■ Task instructions
Locate each line of the material that contains "joints", then return it.

━━━━━━━━━━━━━━━━━━━━

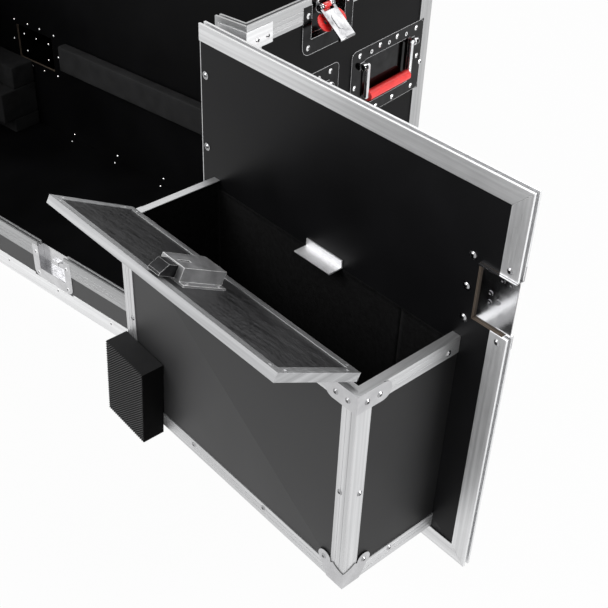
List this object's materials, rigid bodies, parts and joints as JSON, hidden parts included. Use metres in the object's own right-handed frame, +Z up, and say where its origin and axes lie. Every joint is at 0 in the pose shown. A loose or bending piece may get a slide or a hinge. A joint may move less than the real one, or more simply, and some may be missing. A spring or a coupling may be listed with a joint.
{
  "type": "mixer flight case",
  "caption": "Open-topped road case for a mixing desk, with hinged front doors, an accessory box with a flap lid, recessed spring handles and butterfly latches.",
  "frame": {"origin": "centre of the case body's underside, on the floor", "axes": "+Z up, +X towards the end beside the door with the accessory box, -Y towards the doors"},
  "size_m": [2.2822, 0.8397, 0.717],
  "materials": {
    "black_ply": "black textured laminate, satin",
    "aluminium": "extruded, satin",
    "dish_steel": "plated, bright",
    "hinge_steel": "satin",
    "zinc": "zinc plated, bright",
    "rivet_steel": "bright",
    "red_rubber": "satin",
    "red_paint": "gloss",
    "foam": "matt closed cell foam",
    "carpet": "matt lining"
  },
  "bodies": {
    "case": {"floor_panel": "black_ply", "back_panel": "black_ply", "right_end_panel": "black_ply", "left_end_panel": "black_ply", "sill_panel": "black_ply", "stile_panels": "black_ply", "base_angles": "aluminium", "corner_angles": "aluminium", "rim_extrusions": "aluminium", "corner_plates": "aluminium", "case_rivets": "rivet_steel", "lid_latch_dishes": "dish_steel", "sill_keepers": "dish_steel", "end_handle_dishes": "dish_steel", "back_handle_dishes": "dish_steel", "door_hinge_fixed_leaves": "hinge_steel", "back_foam_strips": "foam", "sill_foam_strips": "foam", "end_foam_blocks": "foam"},
    "right_door": {"right_door_panel": "black_ply", "right_door_extrusion": "aluminium", "right_door_hinge_leaf": "hinge_steel", "right_door_dishes": "dish_steel", "right_door_rivets": "rivet_steel", "box_front_panel": "black_ply", "box_end_panels": "black_ply", "box_bottom_panel": "black_ply", "box_lining": "carpet", "box_trim": "aluminium", "box_bumper": "foam", "strike_plate": "aluminium", "flap_hinge_fixed_leaf": "hinge_steel"},
    "left_door": {"left_door_panel": "black_ply", "left_door_extrusion": "aluminium", "left_door_hinge_leaf": "hinge_steel", "left_door_dishes": "dish_steel"},
    "flap_lid": {"flap_panel": "black_ply", "flap_frame": "aluminium", "flap_latch_case": "zinc"},
    "flap_bolt": {"flap_latch_bolt": "zinc"},
    "right_front_handle": {"right_front_bail": "zinc", "right_front_grip": "red_rubber"},
    "right_rear_handle": {"right_rear_bail": "zinc", "right_rear_grip": "red_rubber"},
    "left_front_handle": {"left_front_bail": "zinc", "left_front_grip": "red_rubber"},
    "left_rear_handle": {"left_rear_bail": "zinc", "left_rear_grip": "red_rubber"},
    "back_right_handle": {"back_right_bail": "zinc", "back_right_grip": "red_rubber"},
    "back_left_handle": {"back_left_bail": "zinc", "back_left_grip": "red_rubber"},
    "right_lid_latch_wing": {"right_lid_wing": "red_paint"},
    "right_lid_latch_link": {"right_lid_link": "zinc"},
    "left_lid_latch_wing": {"left_lid_wing": "red_paint"},
    "left_lid_latch_link": {"left_lid_link": "zinc"},
    "right_door_latch_wing": {"right_door_wing": "red_paint"},
    "right_door_latch_link": {"right_door_link": "zinc"},
    "left_door_latch_wing": {"left_door_wing": "red_paint"},
    "left_door_latch_link": {"left_door_link": "zinc"}
  },
  "joints": [
    {"name": "right_front_turn", "type": "hinge", "parent": "case", "child": "right_front_handle", "pos_m": [0.642, -0.111, 0.569], "axis": [0, -1, 0], "range_deg": [0, 95], "stiffness_Nm_per_rad": 0.3, "springref_deg": -17.19},
    {"name": "right_rear_turn", "type": "hinge", "parent": "case", "child": "right_rear_handle", "pos_m": [0.642, 0.111, 0.569], "axis": [0, -1, 0], "range_deg": [0, 95], "stiffness_Nm_per_rad": 0.3, "springref_deg": -17.19},
    {"name": "left_front_turn", "type": "hinge", "parent": "case", "child": "left_front_handle", "pos_m": [-0.642, -0.111, 0.569], "axis": [0, 1, 0], "range_deg": [0, 95], "stiffness_Nm_per_rad": 0.3, "springref_deg": -17.19},
    {"name": "left_rear_turn", "type": "hinge", "parent": "case", "child": "left_rear_handle", "pos_m": [-0.642, 0.111, 0.569], "axis": [0, 1, 0], "range_deg": [0, 95], "stiffness_Nm_per_rad": 0.3, "springref_deg": -17.19},
    {"name": "back_right_turn", "type": "hinge", "parent": "case", "child": "back_right_handle", "pos_m": [0.4535, 0.2295, 0.2495], "axis": [1, 0, 0], "range_deg": [0, 95], "stiffness_Nm_per_rad": 0.3, "springref_deg": -17.19},
    {"name": "back_left_turn", "type": "hinge", "parent": "case", "child": "back_left_handle", "pos_m": [-0.4535, 0.2295, 0.2495], "axis": [1, 0, 0], "range_deg": [0, 95], "stiffness_Nm_per_rad": 0.3, "springref_deg": -17.19},
    {"name": "right_lid_wing_fold", "type": "hinge", "parent": "case", "child": "right_lid_latch_wing", "pos_m": [0.6315, -0.048, 0.694], "axis": [0, 1, 0], "range_deg": [0, 45]},
    {"name": "right_lid_link_swing", "type": "hinge", "parent": "case", "child": "right_lid_latch_link", "pos_m": [0.6315, -0.048, 0.694], "axis": [0, -1, 0], "range_deg": [0, 128]},
    {"name": "left_lid_wing_fold", "type": "hinge", "parent": "case", "child": "left_lid_latch_wing", "pos_m": [-0.6315, -0.048, 0.694], "axis": [0, -1, 0], "range_deg": [0, 45]},
    {"name": "left_lid_link_swing", "type": "hinge", "parent": "case", "child": "left_lid_latch_link", "pos_m": [-0.6315, -0.048, 0.694], "axis": [0, 1, 0], "range_deg": [0, 128]},
    {"name": "right_door_wing_fold", "type": "hinge", "parent": "right_door", "child": "right_door_latch_wing", "pos_m": [1.02247, -0.31009, 0.133], "axis": [0.9898, -0.1426, 0], "range_deg": [0, 45]},
    {"name": "right_door_link_swing", "type": "hinge", "parent": "right_door", "child": "right_door_latch_link", "pos_m": [1.02247, -0.31009, 0.133], "axis": [-0.9898, 0.1426, 0], "range_deg": [0, 128]},
    {"name": "left_door_wing_fold", "type": "hinge", "parent": "left_door", "child": "left_door_latch_wing", "pos_m": [-1.02247, -0.31009, 0.133], "axis": [0.9898, 0.1426, 0], "range_deg": [0, 45]},
    {"name": "left_door_link_swing", "type": "hinge", "parent": "left_door", "child": "left_door_latch_link", "pos_m": [-1.02247, -0.31009, 0.133], "axis": [-0.9898, -0.1426, 0], "range_deg": [0, 128]},
    {"name": "right_door_swing", "type": "hinge", "parent": "case", "child": "right_door", "pos_m": [0.5745, -0.2322, 0.4], "axis": [0, 0, -1], "range_deg": [0, 171.8]},
    {"name": "left_door_swing", "type": "hinge", "parent": "case", "child": "left_door", "pos_m": [-0.5745, -0.2322, 0.4], "axis": [0, 0, 1], "range_deg": [0, 171.8]},
    {"name": "flap_swing", "type": "hinge", "parent": "right_door", "child": "flap_lid", "pos_m": [0.81562, -0.44497, 0.4865], "axis": [-0.9898, 0.1426, 0], "range_deg": [0, 151.2]},
    {"name": "bolt_slide", "type": "slide", "parent": "flap_lid", "child": "flap_bolt", "axis": [0.125, 0.8673, -0.4818], "range_m": [0, 0.009], "stiffness_N_per_m": 300, "springref_m": -0.01}
  ]
}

━━━━━━━━━━━━━━━━━━━━

■ Completed task
List this object's materials, rigid bodies, parts and joints as JSON, hidden parts included. Use metres in the object's own right-handed frame, +Z up, and say where its origin and axes lie. Every joint is at 0 in the pose shown. A loose or bending piece may get a slide or a hinge. A joint may move less than the real one, or more simply, and some may be missing. A spring or a coupling may be listed with a joint.
  "joints": [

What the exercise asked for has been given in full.